The woman now clinging to life is Congresswoman. She can no longer speak. 
The man is a local student... a malcontent, to say the least. He can speak, but refuses.

Soon we learn that the Congresswoman was afraid of being shot. She had good reason: She had been threatened before. Her office had, in fact, been vandalized... recently. With a gun.

She wrote to a colleague, confessed her fears... about divisive political rhetoric - "hate speech"- among peers and constituents. How to curb it? What could be done? 

Who, if anyone, responded? Does it matter?

Meanwhile, a deranged student bought a gun.

What did he say to the dealer who sold him a semi-automatic weapon... one so feared, that it was outlawed in the US... until 2004. Does it matter?

Do words matter?

When I was a kid, a young man, also a student, also a malcontent, offed himself. 
His parents blamed his penchant for Ozzy Osbourne records. 

In the wake of his death, a local pastor staged a bonfire. He called upon parents to burn books, albums and other  materials deemed "offensive to God." 

Parents and elders came. Teen and 'tweens were dragged along. 

I was lucky. My parents thought this behavior was odd, even for religious folk. After all, WE were religious folk. 

My sister had an Ozzy Osbourne record. No one insisted, but... she threw it out anyway.

Curious, I snuck outside. I dug the album out of the trash bin, with the tenacity of a bird dog. 
I looked for the words, the ones behind the fuss. I found them. I hid the record in the garage until morning.

After school the next day, I slipped the contraband out of my bookbag, and showed it to a friend. He also liked Ozzy records.
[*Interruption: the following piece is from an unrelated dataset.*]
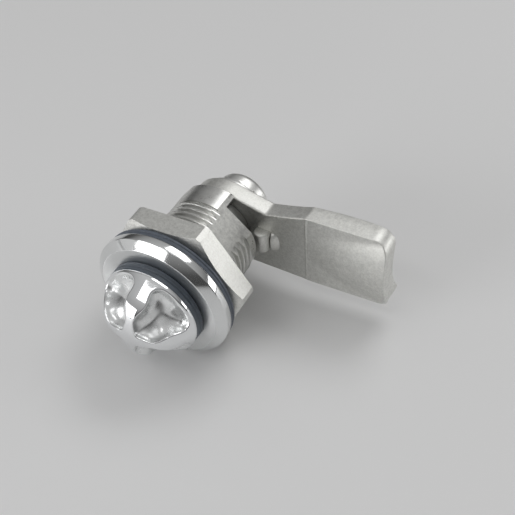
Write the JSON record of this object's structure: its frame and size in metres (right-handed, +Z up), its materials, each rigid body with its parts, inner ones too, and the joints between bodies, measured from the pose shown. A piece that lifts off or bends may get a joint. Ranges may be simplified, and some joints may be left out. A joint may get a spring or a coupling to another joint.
{
  "type": "quarter-turn wing latch",
  "caption": "Quarter-turn wing latch: a domed key head with finger pockets turns a flat cam arm behind a sheet-metal door.",
  "frame": {"origin": "on the latch axis, at the back face of the bezel, which is the door's outer face", "axes": "+Y along the latch axis from the key head to the cam, +X along the cam's arm at mid turn, +Z up"},
  "size_m": [0.0575, 0.0487, 0.0322],
  "materials": {
    "polished_housing": "polished bezel, plain barrel",
    "nut_steel": "tumbled, matt",
    "chrome_head": "mirror",
    "seal_rubber": "dark blue-grey",
    "bearing_plastic": "plain",
    "spring_steel": "dark",
    "cast_cam": "fine cast grain, nickelled",
    "zinc_steel": "bright zinc"
  },
  "bodies": {
    "housing_body": {"housing": "polished_housing", "panel_gasket": "seal_rubber", "hex_nut": "nut_steel", "thrust_washer": "bearing_plastic"},
    "rotor": {"driver_spindle": "chrome_head", "head_seal": "seal_rubber", "shaft_o_ring": "seal_rubber", "retaining_ring": "spring_steel", "cam": "cast_cam", "flat_washer": "zinc_steel", "tooth_lock_washer": "zinc_steel", "cam_screw": "zinc_steel"}
  },
  "joints": [
    {"name": "cam_turn", "type": "hinge", "parent": "housing_body", "child": "rotor", "pos_m": [0, 0, 0], "axis": [0, 1, 0], "range_deg": [-45, 45]}
  ]
}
I pointed out the offending song title: Suicide Solution.  "It's about alcohol..." he said, rather flatly, swirling his index finger around in a circle, as if stirring an imaginary glass. "A warning," he intoned, as only a high school senior can. "If you drink too much of it, you can die."
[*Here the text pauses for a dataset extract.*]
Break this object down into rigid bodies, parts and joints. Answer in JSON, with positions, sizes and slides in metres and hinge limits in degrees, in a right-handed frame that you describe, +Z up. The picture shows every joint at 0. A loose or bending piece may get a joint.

All that wax, gone to waste.

Can mere words incite violence? Maybe not for the sane...

Words do matter. They mattered greatly in Rwanda, where government radio broadcasts incited genocide, even murder against rival Tutsi "cockroaches."
They mattered when General Dallaire pled to the United Nations leadership for "guidance." And their absence mattered greatly when the UN refused to respond. 

That said... words alone do not kill. People kill. They do not necessarily need guns to do it.
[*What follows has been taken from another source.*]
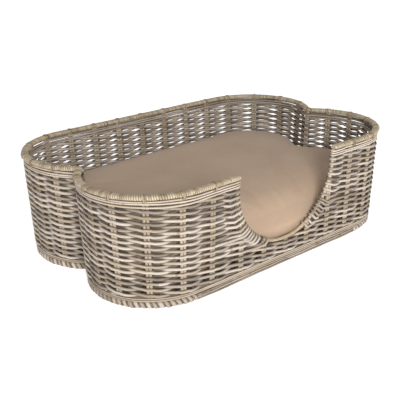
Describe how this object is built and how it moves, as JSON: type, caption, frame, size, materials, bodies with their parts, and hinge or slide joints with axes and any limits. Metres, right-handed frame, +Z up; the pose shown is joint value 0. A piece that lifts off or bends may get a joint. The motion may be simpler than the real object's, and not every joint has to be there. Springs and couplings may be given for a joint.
{
  "type": "wicker pet bed basket",
  "caption": "Bone-shaped woven rattan pet bed with a cane-bound rim, a rounded entry in the front wall and a thick loose cushion in a zipped cotton cover.",
  "frame": {"origin": "on the ground under the middle of the plan", "axes": "+X along the long side, +Z up; the entry is in the wall that faces -Y"},
  "size_m": [0.9, 0.6, 0.27],
  "materials": {
    "kubu_weave": "dry grey-beige rattan strands, matt",
    "long_rod": "pale smooth peeled rattan, matt",
    "stake_rattan": "tan rattan rod, satin",
    "pole_rattan": "tan rattan pole, satin",
    "rim_cane": "tan cane wrapping, satin",
    "border_wrap": "grey-beige rattan wrapping, matt",
    "border_cane": "tan split cane, satin",
    "nail_steel": "darkened steel",
    "cover_cotton": "plain taupe cotton canvas",
    "fill_fibre": "white fibre fill",
    "zip_nylon": "woven nylon coil zip",
    "zip_metal": "nickel plated"
  },
  "bodies": {
    "basket": {"base_pole": "pole_rattan", "base_binding_left": "border_wrap", "base_binding_right": "border_wrap", "base_cane_front": "border_cane", "base_cane_back": "border_cane", "base_nails": "nail_steel", "base_cross_rods": "pole_rattan", "base_long_rods": "pole_rattan", "floor_weave": "kubu_weave", "upper_rod_1": "long_rod", "upper_rod_2": "long_rod", "upper_rod_3": "long_rod", "lower_rod_1": "border_cane", "lower_rod_2": "border_cane", "side_weave_back": "kubu_weave", "side_weave_lobe_back_left": "kubu_weave", "side_weave_lobe_back_right": "kubu_weave", "side_weave_lobe_front_left": "kubu_weave", "side_weave_lobe_front_right": "kubu_weave", "side_weave_front_left": "kubu_weave", "side_weave_front_right": "kubu_weave", "side_weave_sill": "kubu_weave", "stakes_front_left": "stake_rattan", "stakes_front_right": "stake_rattan", "stakes_notch": "stake_rattan", "stakes_back_left": "stake_rattan", "stakes_back": "stake_rattan", "stakes_back_right": "stake_rattan", "stakes_sill": "stake_rattan", "entry_hoop": "border_cane", "rim_core_front_left": "pole_rattan", "rim_core_back": "pole_rattan", "rim_core_front_right": "pole_rattan", "rim_binding_front_left": "rim_cane", "rim_binding_back": "rim_cane", "rim_binding_front_right": "rim_cane", "rim_nails": "nail_steel"},
    "cushion": {"cushion_cover": "cover_cotton", "cushion_underside": "cover_cotton", "cushion_pad": "fill_fibre", "zip_tape": "zip_nylon"},
    "slider": {"zip_slider": "zip_metal"}
  },
  "joints": [
    {"name": "cushion_lift", "type": "slide", "parent": "basket", "child": "cushion", "axis": [0, 0, 1], "range_m": [0, 0.27]},
    {"name": "zip_slide", "type": "slide", "parent": "cushion", "child": "slider", "axis": [-1, 0, 0], "range_m": [0, 0.37]}
  ]
}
I borrowed the below quote from Robert Edsel's insightful blog post, dated 2009... just 2 weeks after the eighth anniversary of the 9/11 attacks:

German poet Heinrich Heine said: “Das war ein Vorspiel nur, dort wo man Bucher verbrennt, verbreent man auch am Ende Menschen.” (“This was only foreplay. Where books are being burned there will eventually be humans burned.”)


Of course, the gap between burning books out of fear and ideology and taking human lives is thinner than any of us want to consider. The importance of Heine’s observation is timeless:  they are words of warning to us all…to pay attention…to think for ourselves, and to speak up and act when the very freedoms all people of good will cherish are under attack.

Kinda makes you rethink Mrs. Palin's special brand of political humor, now that a Democratic Congresswoman has ended up in the cross-hairs for real, doesn't it?

Sarah Palin's website literally put crosshairs on Gabrielle Giffords and 19 other congress members

One can only hope so.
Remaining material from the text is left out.